10. Apparatus according to claim 7, in which the baffles and the base of the conic body are flush and border directly on the inside wall surface of the cylinder shell.

11. Apparatus according to claim 8, in which the baffles and the base of the conic body are flush and border directly on the inside wall surface of the cylinder shell.

12. Apparatus according to claim 9, in which the baffles and the base of the conic body are flush and border directly on the inside wall surface of the cylinder shell.

13. Apparatus according to claim 1, in which the condensate guide device includes a spiral arranged coaxially in the suction mouthpiece and protrudes in the condensate standpipe.
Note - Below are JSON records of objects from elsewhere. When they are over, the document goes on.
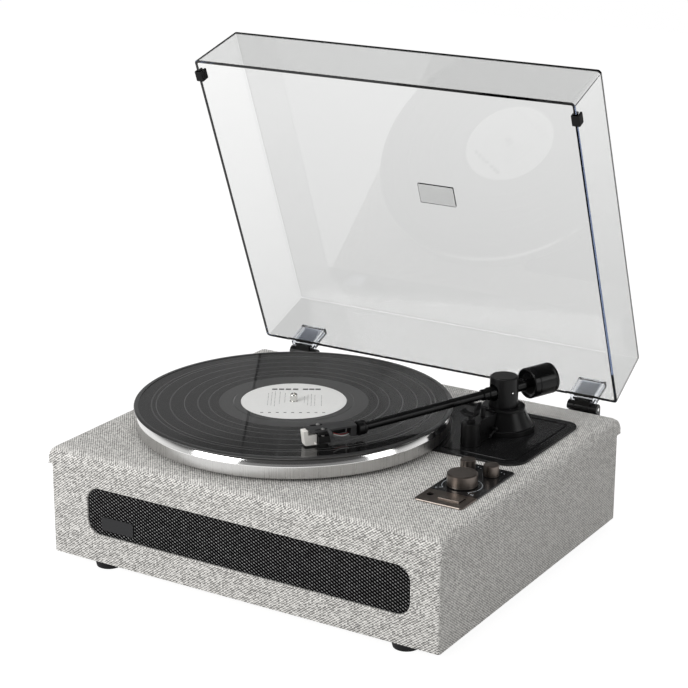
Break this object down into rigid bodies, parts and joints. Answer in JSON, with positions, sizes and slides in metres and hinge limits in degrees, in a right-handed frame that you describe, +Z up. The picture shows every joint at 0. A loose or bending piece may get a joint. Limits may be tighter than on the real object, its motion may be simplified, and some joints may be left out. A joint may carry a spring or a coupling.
{
  "type": "record player",
  "caption": "Belt-drive record player in a fabric-wrapped plinth with built-in speakers, straight tonearm, bronze knobs and a hinged clear dust cover.",
  "frame": {"origin": "on the floor, under the middle of the whole player's box with its dust cover standing open", "axes": "+Z up; +X to the right along the front, towards the controls; +Y to the back, towards the hinges"},
  "size_m": [0.418, 0.4156, 0.4556],
  "materials": {
    "fabric_board": "board wrapped in light grey woven fabric",
    "board": "plain fibreboard",
    "rubber": "matte",
    "speaker": "black cone and basket",
    "grille_cloth": "black open-weave cloth on a stiff panel",
    "black_plastic": "fine satin",
    "satin_black": "satin black paint",
    "black_tube": "black anodised",
    "weight_black": "gloss black paint",
    "gloss_black": "glossy",
    "chrome": "polished",
    "steel": "turned",
    "brass": "turned",
    "polished_aluminium": "polished and brushed round the rim",
    "circuit_board": "green lacquer",
    "felt": "black felt",
    "vinyl": "glossy with fine grooves",
    "label_paper": "smooth printed paper",
    "grey_metal": "dark satin",
    "ivory_plastic": "semi-gloss",
    "red_wire": "insulated wire",
    "white_wire": "insulated wire",
    "bronze": "brushed dark bronze",
    "clear_acrylic": "clear with polished edges"
  },
  "bodies": {
    "plinth": {"plinth_body": "fabric_board", "top_board": "fabric_board", "bottom_panel": "board", "speaker_baffle": "board", "foot_front_left": "rubber", "foot_front_right": "rubber", "foot_back_left": "rubber", "foot_back_right": "rubber", "speaker_left": "speaker", "speaker_right": "speaker", "speaker_grille": "grille_cloth", "jack_panel": "black_plastic", "rca_sockets": "chrome", "power_inlet": "black_plastic", "main_circuit_board": "circuit_board", "motor": "steel", "drive_belt": "rubber", "spindle_bearing": "brass", "arm_plate": "gloss_black", "pivot_base": "satin_black", "armrest_block": "satin_black", "rest_clip": "satin_black", "control_plate": "bronze", "control_board": "circuit_board", "headphone_jack": "black_plastic", "hinge_bracket_left": "black_plastic", "hinge_bracket_right": "black_plastic"},
    "motor_pulley": {"motor_pulley": "brass"},
    "platter": {"platter": "polished_aluminium", "spindle": "chrome", "slip_mat": "felt", "record": "vinyl", "record_label": "label_paper"},
    "arm_swivel": {"arm_housing": "satin_black"},
    "tonearm": {"arm_sleeve": "satin_black", "arm_tube": "black_tube", "headshell_collar": "black_plastic", "headshell": "grey_metal", "cartridge_body": "black_plastic", "stylus_assembly": "ivory_plastic", "lead_red": "red_wire", "lead_white": "white_wire"},
    "counterweight": {"counterweight": "weight_black", "force_dial": "black_plastic"},
    "cue_lever": {"cue_lever": "black_plastic"},
    "lift_bar": {"lift_bar": "black_plastic"},
    "knob_volume": {"knob_volume": "bronze"},
    "knob_bass": {"knob_bass": "bronze"},
    "knob_treble": {"knob_treble": "bronze"},
    "mode_key": {"mode_key": "bronze"},
    "cover": {"dust_cover": "clear_acrylic", "hinge_socket_left": "clear_acrylic", "hinge_socket_right": "clear_acrylic", "hinge_blade_left": "black_plastic", "hinge_blade_right": "black_plastic", "hinge_pin_left": "steel", "hinge_pin_right": "steel", "cover_bumper_left": "rubber", "cover_bumper_right": "rubber", "cover_tab": "clear_acrylic"}
  },
  "joints": [
    {"name": "cover_hinge", "type": "hinge", "parent": "plinth", "child": "cover", "pos_m": [0, 0.15217, 0.113], "axis": [1, 0, 0], "range_deg": [0, 68.7]},
    {"name": "platter_spin", "type": "hinge", "parent": "plinth", "child": "platter", "pos_m": [-0.047, -0.03783, 0.1185], "axis": [0, 0, 1], "continuous": true},
    {"name": "motor_pulley_spin", "type": "hinge", "parent": "plinth", "child": "motor_pulley", "pos_m": [-0.12207, 0.02516, 0.122], "axis": [0, 0, 1], "continuous": true},
    {"name": "arm_swing", "type": "hinge", "parent": "plinth", "child": "arm_swivel", "pos_m": [0.127, 0.05617, 0.1365], "axis": [0, 0, 1], "range_deg": [-21, 20.6]},
    {"name": "arm_tilt", "type": "hinge", "parent": "arm_swivel", "child": "tonearm", "pos_m": [0.127, 0.05617, 0.152], "axis": [-0.9048, 0.4258, 0], "range_deg": [0, 5]},
    {"name": "counterweight_slide", "type": "slide", "parent": "tonearm", "child": "counterweight", "axis": [-0.4255, -0.9043, -0.0349], "range_m": [-0.006, 0.003]},
    {"name": "cue_lever_turn", "type": "hinge", "parent": "plinth", "child": "cue_lever", "pos_m": [0.12455, 0.02577, 0.1236], "axis": [-0.9968, 0.0802, 0], "range_deg": [0, 60]},
    {"name": "lift_bar_rise", "type": "slide", "parent": "plinth", "child": "lift_bar", "axis": [0, 0, 1], "range_m": [0, 0.0032]},
    {"name": "volume_turn", "type": "hinge", "parent": "plinth", "child": "knob_volume", "pos_m": [0.164, -0.09233, 0.118], "axis": [0, 0, -1], "range_deg": [0, 300]},
    {"name": "bass_turn", "type": "hinge", "parent": "plinth", "child": "knob_bass", "pos_m": [0.151, -0.05783, 0.118], "axis": [0, 0, -1], "range_deg": [-150, 150]},
    {"name": "treble_turn", "type": "hinge", "parent": "plinth", "child": "knob_treble", "pos_m": [0.175, -0.05883, 0.118], "axis": [0, 0, -1], "range_deg": [-150, 150]},
    {"name": "mode_key_press", "type": "slide", "parent": "plinth", "child": "mode_key", "axis": [0, 0, -1], "range_m": [0, 0.001], "stiffness_N_per_m": 200, "springref_m": -0.001}
  ],
  "couplings": [
    {"joint": "motor_pulley_spin", "follows": "platter_spin", "ratio": 8.5738},
    {"joint": "cue_lever_turn", "follows": "arm_tilt", "ratio": 12},
    {"joint": "lift_bar_rise", "follows": "arm_tilt", "m_per_rad": 0.036}
  ]
}
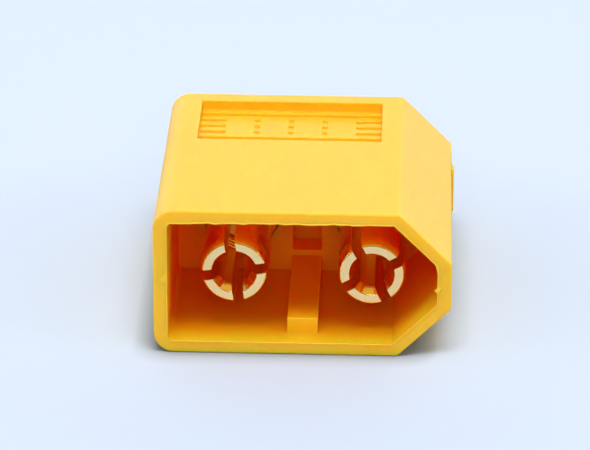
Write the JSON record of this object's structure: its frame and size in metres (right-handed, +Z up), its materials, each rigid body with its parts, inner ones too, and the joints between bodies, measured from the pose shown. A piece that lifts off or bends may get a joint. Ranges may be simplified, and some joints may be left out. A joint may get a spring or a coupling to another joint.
{
  "type": "keyed power connector",
  "caption": "Shrouded half of a keyed high-current power connector: moulded housing, hollow in front, with slotted bullet contacts inside and solder cups behind.",
  "frame": {"origin": "centre of the bounding box's underside, under the body, on the surface that the broad face rests on", "axes": "+Y from the mating face towards the solder cups, +X towards the chamfered corners of the key, +Z up out of the broad face with the broken grooves"},
  "size_m": [0.016, 0.02, 0.0081],
  "materials": {
    "housing": "moulded nylon, warm yellow, fine satin texture",
    "contact": "turned brass, gold plated, polished"
  },
  "bodies": {
    "root": {"housing": "housing", "contact_square_side": "contact", "contact_key_side": "contact"}
  },
  "joints": []
}
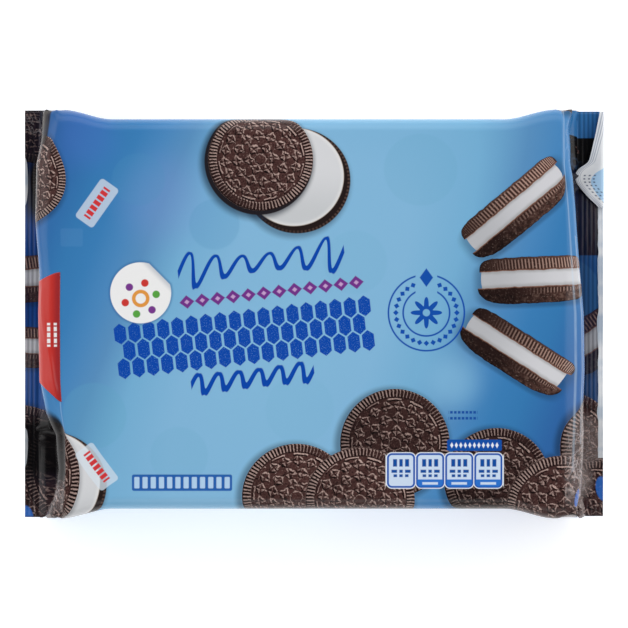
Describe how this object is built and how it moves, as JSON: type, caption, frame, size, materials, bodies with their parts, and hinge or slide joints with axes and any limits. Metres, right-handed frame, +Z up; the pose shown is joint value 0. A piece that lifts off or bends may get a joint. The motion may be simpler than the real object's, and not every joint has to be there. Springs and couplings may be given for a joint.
{
  "type": "flow-wrapped biscuit pack",
  "caption": "Shut rectangular film pack round a biscuit tray, lying flat, with crimped end fins, tucked corner ears, a folded back seam and a pull tab over one end.",
  "frame": {"origin": "centre of the footprint, on the surface that the pack lies on", "axes": "+X along the pack from the tab end to the other end, +Y across it, +Z up out of the printed face"},
  "size_m": [0.2262, 0.1588, 0.0457],
  "materials": {
    "printed_film": "printed film, semi-gloss",
    "tab_label": "printed film label, semi-gloss"
  },
  "bodies": {
    "root": {"pack": "printed_film", "pull_tab": "tab_label"}
  },
  "joints": []
}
14. Apparatus according to claim 13, in which the spiral has the shape of an axially twisted flat rectangle.

15. Apparatus according to claim 13, in which the spiral borders directly on the inside wall surface of the cylinder shell.

16. Apparatus according to claim 14, in which the spiral borders directly on the inside wall surface of the cylinder shell.

17. Apparatus according to claim 13, in which the spiral extends across the entire length of the condensate standpipe.

18. Apparatus according to claim 14, in which the spiral extends across the entire length of the condensate standpipe.

19. Apparatus according to claim 15, in which the spiral extends across the entire length of the condensate standpipe.

20. Apparatus according to claim 16, in which the spiral extends across the entire length of the condensate standpipe.